I thought there were some interesting echoes of lightweight DITA in his post.

Here's my presentation from a year ago, with slides "Why XML sucks" and (in backup) equivalent slides for markdown, calling for a mapping of lightweight DITA capabilities across HTML5/XML/markdown:

http://www.slideshare.net/mpriestley/does-dita-need-xml-lightweight-dita-and-html5

Here's my co-presentation with Carlos Evia and Lui Ai on lightweight DITA with markdown and JSON:

http://www.slideshare.net/mpriestley/does-dita-need-tags

The lightweight DITA subcommittee charter explicitly mentions markdown authoring:

https://www.oasis-open.org/committees/tc_home.php?wg_abbrev=dita-lightweight-dita

As often with Mark, I find I agree with at least some of his premises, but not at all with his conclusions.

If structured content is facing adoption challenges with some audiences, markdown authoring will be the answer for some of them but not all (I wouldn't want to tell a marketing agency their content has to be authored in markdown, for example). But if you want the content to flow across the silos, and have common services/capabilities across different authoring cultures, then we need to have standards that map across those boundaries, not create yet another standard that requires yet another tool stack.
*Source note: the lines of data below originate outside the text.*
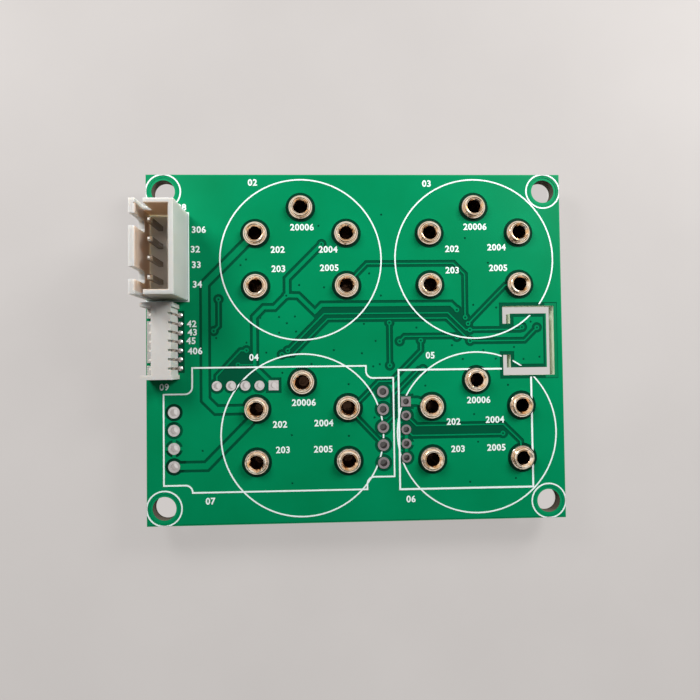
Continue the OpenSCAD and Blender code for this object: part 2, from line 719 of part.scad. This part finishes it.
module wafer_housing() {
    half = wafer_l / 2;
    inner = half - cheek_t;
    comb_x = wafer_depth - rear_recess;
    rear_x = comb_x - wafer_rear_t;
    slot = contact_t + 2 * contact_fit;
    color([0.86, 0.84, 0.82]) translate([wafer_x, wafer_y, copper_top]) difference() {
        translate([0, -half, 0]) cube([wafer_depth, wafer_l, wafer_h]);
        // the rear wall stays in from the cheeks
        translate([comb_x, -inner, -cut])
            cube([rear_recess + cut, 2 * inner, wafer_h + 2 * cut]);
        // mouth
        translate([-cut, -inner, wafer_floor_t])
            cube([rear_x + cut, 2 * inner, wafer_h - wafer_floor_t - roof_t]);
        // the roof stays back from the cheeks
        translate([-cut, -inner, wafer_floor_t])
            cube([roof_setback + cut, 2 * inner, wafer_h]);
        // polarising notches in the floor
        for (side = [-1, 1])
            translate([-cut, side * 2.5 * wafer_pitch - notch_w / 2, -cut])
                cube([roof_setback + 2 * cut, notch_w, wafer_floor_t + 2 * cut]);
        // comb of contact slots, open to the rear, each with its passage forward
        for (y = CONTACTS)
            translate([0, y - wafer_y - slot / 2, 0]) {
                translate([rear_x - cut, 0, blade_z - contact_fit])
                    cube([wafer_rear_t + 2 * cut, slot, blade_h + 2 * contact_fit]);
                translate([comb_x - comb_depth, 0, -cut])
                    cube([comb_depth + cut, slot, wafer_h + 2 * cut]);
            }
    }
}

// Contact: blade in the mouth, drop behind the comb, foot on its land
module contact_strip(y) {
    tip = wafer_x + blade_setback;
    drop = comb_rear - contact_t;
    z = copper_top;
    blade_top = z + blade_z + blade_h;
    translate([0, y + contact_t / 2, 0]) rotate([90, 0, 0])
        linear_extrude(contact_t) polygon([
            [tip, z + blade_z + 0.12], [tip, blade_top - 0.12],
            [tip + 0.35, blade_top], [drop, blade_top],
            [comb_rear, blade_top - 0.3], [comb_rear, z + foot_t + 0.1],
            [comb_rear + 0.1, z + foot_t], [comb_rear + foot_l, z + foot_t],
            [comb_rear + foot_l, z], [drop + 0.2, z], [drop, z + 0.2],
            [drop, z + blade_z - 0.05], [drop - 0.05, z + blade_z],
            [tip + 0.35, z + blade_z]]);
}
module wafer_contact(y) { color([0.8, 0.78, 0.72]) contact_strip(y); }

// Solder that wets the contacts' feet, domed over each foot's end
module wafer_solder() {
    r = land_w / 2;
    color([0.75, 0.76, 0.77]) for (y = CONTACTS) difference() {
        translate([comb_rear + foot_l - r * 0.8, y, copper_top]) intersection() {
            cylinder(r = r, h = land_w);
            translate([0, 0, -r / 2]) sphere(r = r * 1.4);
        }
        contact_strip(y);
    }
}

// ---- output ---------------------------------------------------------------

function wanted(name) = node == "all" || node == name;

if (wanted("circuit_board")) circuit_board();
if (wanted("front_copper")) front_copper();
if (wanted("rear_copper")) rear_copper();
if (wanted("legend")) legend();
for (s = [0:3], i = [0:4])
    if (wanted(str("socket_", SENSORS[s], i + 1))) pin_socket(s, i);
for (s = [0:3]) if (wanted(str("contact_clips_", SENSORS[s]))) contact_clips(s);
for (s = [0:3]) if (wanted(str("socket_solder_", SENSORS[s]))) socket_solder(s);
for (r = [0:3]) if (wanted(str("pin_row_", SENSORS[r]))) pin_row(r);
if (wanted("header_housing")) header_housing();
for (i = [0:header_n - 1])
    if (wanted(str("header_post_", i + 1))) header_post(POSTS[i]);
if (wanted("header_solder")) header_solder();
if (wanted("wafer_housing")) wafer_housing();
for (i = [0:wafer_n - 1])
    if (wanted(str("wafer_contact_", i + 1))) wafer_contact(CONTACTS[i]);
if (wanted("wafer_solder")) wafer_solder();
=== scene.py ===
"""Carrier board of an air quality sensor module, dressed piece by piece on its CAD frame."""

import json
import math

import bpy
from mathutils import Matrix, Vector


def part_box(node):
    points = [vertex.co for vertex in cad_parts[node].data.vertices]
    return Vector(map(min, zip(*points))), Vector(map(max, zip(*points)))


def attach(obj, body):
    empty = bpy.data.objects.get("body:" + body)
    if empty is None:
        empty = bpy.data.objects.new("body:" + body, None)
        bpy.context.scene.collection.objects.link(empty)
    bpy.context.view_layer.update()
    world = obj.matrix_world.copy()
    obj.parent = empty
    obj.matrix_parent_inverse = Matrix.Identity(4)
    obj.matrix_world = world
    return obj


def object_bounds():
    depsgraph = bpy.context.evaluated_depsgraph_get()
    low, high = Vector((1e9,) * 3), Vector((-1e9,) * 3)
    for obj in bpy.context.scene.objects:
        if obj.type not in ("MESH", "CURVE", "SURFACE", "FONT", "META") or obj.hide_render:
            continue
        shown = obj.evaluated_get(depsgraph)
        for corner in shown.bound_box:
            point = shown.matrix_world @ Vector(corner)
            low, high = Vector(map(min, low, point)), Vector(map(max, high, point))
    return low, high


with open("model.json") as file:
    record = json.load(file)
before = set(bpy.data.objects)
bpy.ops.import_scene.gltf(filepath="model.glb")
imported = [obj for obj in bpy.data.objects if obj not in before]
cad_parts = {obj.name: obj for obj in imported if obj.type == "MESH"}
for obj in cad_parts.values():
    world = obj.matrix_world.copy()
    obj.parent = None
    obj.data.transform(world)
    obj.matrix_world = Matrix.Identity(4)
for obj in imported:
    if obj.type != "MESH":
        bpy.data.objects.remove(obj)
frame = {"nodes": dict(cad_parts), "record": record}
cad_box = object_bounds()
cad = frame["nodes"]

# ---------------------------------------------------------------- camera ----
# A phone held level above the board, a hand's width away: a wide lens, so
# that tall pieces at the edge lean outwards.
MM = 0.001
IMAGE = 700
FOCAL = 514.16
CENTRE = (345.14, 354.13)
lens = bpy.data.cameras.new("phone_lens")
lens.sensor_width = 36
lens.lens = FOCAL * 36 / IMAGE
lens.shift_x = (IMAGE / 2 - CENTRE[0]) / IMAGE
lens.shift_y = (CENTRE[1] - IMAGE / 2) / IMAGE
lens.clip_start = 0.005
phone = bpy.data.objects.new("phone", lens)
bpy.context.scene.collection.objects.link(phone)
turn = Matrix((
    (0.99929477, 0.0116974, -0.03568098),
    (-0.01248829, 0.99967945, -0.02202363),
    (0.03541192, 0.02245369, 0.99912053)))
phone.matrix_world = (
    Matrix.Translation(Vector((-4.363, -2.609, 75.025)) * MM) @ turn.to_4x4())
bpy.context.scene.camera = phone

# ----------------------------------------------------------- bare laminate --
# The board is woven glass cloth in epoxy, cut and routed to shape. Under the
# mask its faces are dark green; cut edges show the straw-coloured resin.


def linear(code):
    """An sRGB hex colour as linear red, green, blue and alpha."""
    parts = [int(code[i:i + 2], 16) / 255 for i in (1, 3, 5)]
    return [c / 12.92 if c <= 0.04045 else ((c + 0.055) / 1.055) ** 2.4
            for c in parts] + [1]


def add(tree, kind, inputs=None, **settings):
    """A shader node; an input takes a value, a node or one of its outputs."""
    made = tree.nodes.new("ShaderNode" + kind)
    for name, value in settings.items():
        setattr(made, name, value)
    for name, value in (inputs or {}).items():
        if isinstance(value, bpy.types.Node):
            value = value.outputs[0]
        if isinstance(value, bpy.types.NodeSocket):
            tree.links.new(value, made.inputs[name])
        else:
            made.inputs[name].default_value = value
    return made


def blank(name):
    """A new material, its cleared tree and the place that its patterns read."""
    material = bpy.data.materials.new(name)
    material.use_nodes = True
    tree = material.node_tree
    tree.nodes.clear()
    return material, tree, add(tree, "TexCoord").outputs["Object"]


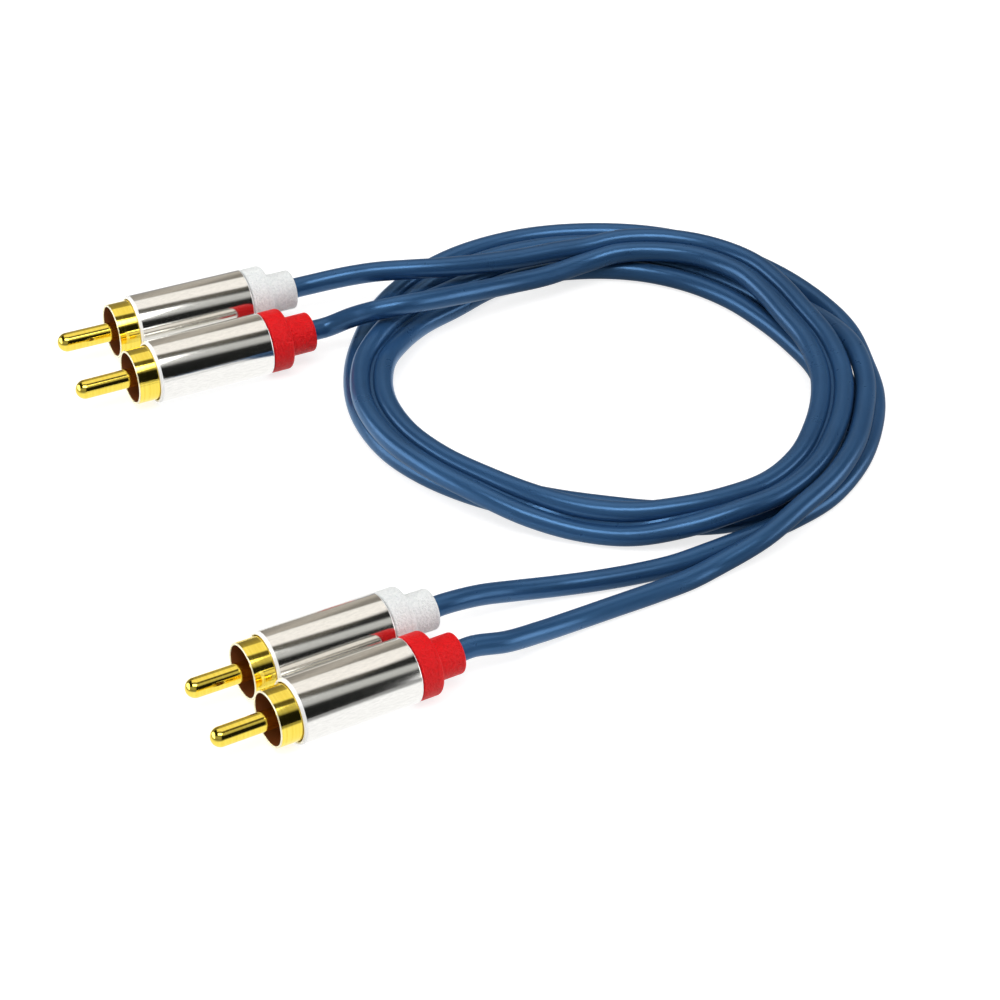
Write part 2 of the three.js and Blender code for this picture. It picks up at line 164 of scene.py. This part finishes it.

# Floor: size in metres, strength of its glow, and how brightly it lights and mirrors away from
# the plugs, as painted shade, and near them, as painted light
FLOOR_SIZE = 6
FLOOR_GLOW = 0.76
LIT_LEVELS = (0.2, 0.75)
MIRRORED_LEVELS = (0.35, 1.1)

# Fineness of the meshes, and the angle in degrees from which an edge stays sharp
STEPS_PER_SPAN = 8
STRAND_BEVEL = 8
OUTER_SIDES = 96
INNER_SIDES = 48
CLAW_STEPS = 28
SHARP_ANGLE = 32

scene = bpy.context.scene
scene.view_settings.view_transform = "Standard"


# Camera

def make_camera():
    data = bpy.data.cameras.new("camera")
    data.lens = CAMERA_LENS
    data.sensor_width = CAMERA_SENSOR
    data.clip_start, data.clip_end = CAMERA_CLIP
    camera = bpy.data.objects.new("camera", data)
    scene.collection.objects.link(camera)
    back = Vector((0, -math.cos(CAMERA_ELEVATION), math.sin(CAMERA_ELEVATION)))
    camera.location = CAMERA_TARGET + back * CAMERA_DISTANCE
    camera.rotation_euler = (-back).to_track_quat("-Z", "Y").to_euler()
    scene.camera = camera


make_camera()


# Node helpers

def link(tree, a, b):
    tree.links.new(a, b)


def add(tree, kind, **settings):
    node = tree.nodes.new(kind)
    for key, value in settings.items():
        if key in node.inputs:
            node.inputs[key].default_value = value
        else:
            setattr(node, key, value)
    return node


def new_material(name):
    material = bpy.data.materials.new(name)
    material.use_nodes = True
    return material, material.node_tree, material.node_tree.nodes["Principled BSDF"]


def stretched(tree, scale):
    """Coordinates of the piece, scaled apart along its own axes."""
    coordinates = add(tree, "ShaderNodeTexCoord")
    mapping = add(tree, "ShaderNodeMapping")
    mapping.inputs["Scale"].default_value = scale
    link(tree, coordinates.outputs["Object"], mapping.inputs["Vector"])
    return mapping.outputs["Vector"]


def noise(tree, vector, scale, detail=4.0, roughness=0.5):
    node = add(tree, "ShaderNodeTexNoise", Scale=scale, Detail=detail, Roughness=roughness)
    link(tree, vector, node.inputs["Vector"])
    return node.outputs["Fac"]


def ramp(tree, factor, stops):
    """Linear colour ramp over (position, colour) stops."""
    node = add(tree, "ShaderNodeValToRGB")
    elements = node.color_ramp.elements
    while len(elements) < len(stops):
        elements.new(0.5)
    for element, (position, colour) in zip(elements, stops):
        element.position = position
        element.color = (*colour, 1)
    link(tree, factor, node.inputs["Fac"])
    return node.outputs["Color"]


def spread(tree, factor, low, high):
    """Maps a 0 to 1 factor onto a range."""
    node = add(tree, "ShaderNodeMapRange")
    node.inputs["To Min"].default_value = low
    node.inputs["To Max"].default_value = high
    link(tree, factor, node.inputs["Value"])
    return node.outputs["Result"]


def bump(tree, shader, height, strength, distance):
    """Raises the surface with the height; the distance is in metres."""
    node = add(tree, "ShaderNodeBump")
    node.inputs["Strength"].default_value = strength
    node.inputs["Distance"].default_value = distance
    link(tree, height, node.inputs["Height"])
    link(tree, node.outputs["Normal"], shader.inputs["Normal"])


def arithmetic(tree, operation, *operands):
    node = add(tree, "ShaderNodeMath", operation=operation)
    for socket, operand in zip(node.inputs, operands):
        if isinstance(operand, (int, float)):
            socket.default_value = operand
        else:
            link(tree, operand, socket)
    return node.outputs[0]


def near_stations(tree, start, end):
    """1 on the part of a plug between two stations along its axis, in mm, and 0 elsewhere."""
    coordinates = add(tree, "ShaderNodeTexCoord")
    parts = add(tree, "ShaderNodeSeparateXYZ")
    link(tree, coordinates.outputs["Object"], parts.inputs["Vector"])
    after = arithmetic(tree, "GREATER_THAN", parts.outputs["X"], start * MM)
    before = arithmetic(tree, "LESS_THAN", parts.outputs["X"], end * MM)
    return arithmetic(tree, "MULTIPLY", after, before)


def off_axis(tree, radius):
    """1 on the part of a plug that is further than a radius in mm from its axis."""
    coordinates = stretched(tree, (0, 1, 1))
    length = add(tree, "ShaderNodeVectorMath", operation="LENGTH")
    link(tree, coordinates, length.inputs[0])
    return arithmetic(tree, "GREATER_THAN", length.outputs["Value"], radius * MM)


def blend(tree, factor, colour, other):
    """Mixes a colour socket towards a plain colour."""
    node = add(tree, "ShaderNodeMix", data_type="RGBA")
    link(tree, factor, node.inputs["Factor"])
    link(tree, colour, node.inputs[6])
    node.inputs[7].default_value = (*other, 1)
    return node.outputs[2]


# Materials

def jacket_material():
    """Pearly blue vinyl with a satin gloss, slight clouds in its colour and small pimples."""
    material, tree, shader = new_material("jacket")
    place = stretched(tree, (1, 1, 1))
    cloud = noise(tree, place, scale=60, detail=3)
    haze = noise(tree, place, scale=350)
    pimples = noise(tree, place, scale=1400, detail=3)
    colour = ramp(tree, cloud, [(0.3, (0.02, 0.066, 0.162)), (0.7, (0.028, 0.09, 0.214))])
    link(tree, colour, shader.inputs["Base Color"])
    link(tree, spread(tree, haze, 0.24, 0.34), shader.inputs["Roughness"])
    shader.inputs["Metallic"].default_value = 0.35
    shader.inputs["Specular IOR Level"].default_value = 0.9
    shader.inputs["Specular Tint"].default_value = (0.4, 0.7, 1, 1)
    bump(tree, shader, pimples, strength=0.22, distance=0.00006)
    return material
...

One of the values of lightweight DITA is that it aims to preserve diverse existing investments and attachments to authoring tools and formats, while focusing on the important commonalities of content typing and portability.

If we didn't care about existing investments/infrastructure/authoring cultures, we'd have the absolute freedom to make something up from scratch. But who would we be making it for?

Michael Priestley, Senior Technical Staff Member (STSM)
Enterprise Content Technology Strategist
mpriestl@ca.ibm.com
http://dita.xml.org/blog/michael-priestley

----- Original message -----
From: Noz Urbina <noz.urbina@urbinaconsulting.com>
Sent by: <dita-lightweight-dita@lists.oasis-open.org>
To: Fredrik Geers <fgeers@sdl.com>
Cc: "Mr. Jang Graat" <jang@jang.nl>, dita-lightweight-dita@lists.oasis-open.org
Subject: Re: [dita-lightweight-dita] Re:Mark Baker's article about XML
Date: Fri, Feb 5, 2016 12:33 PM

Sigh... I can't do another analysis of one of Mark's controversy-baiting articles.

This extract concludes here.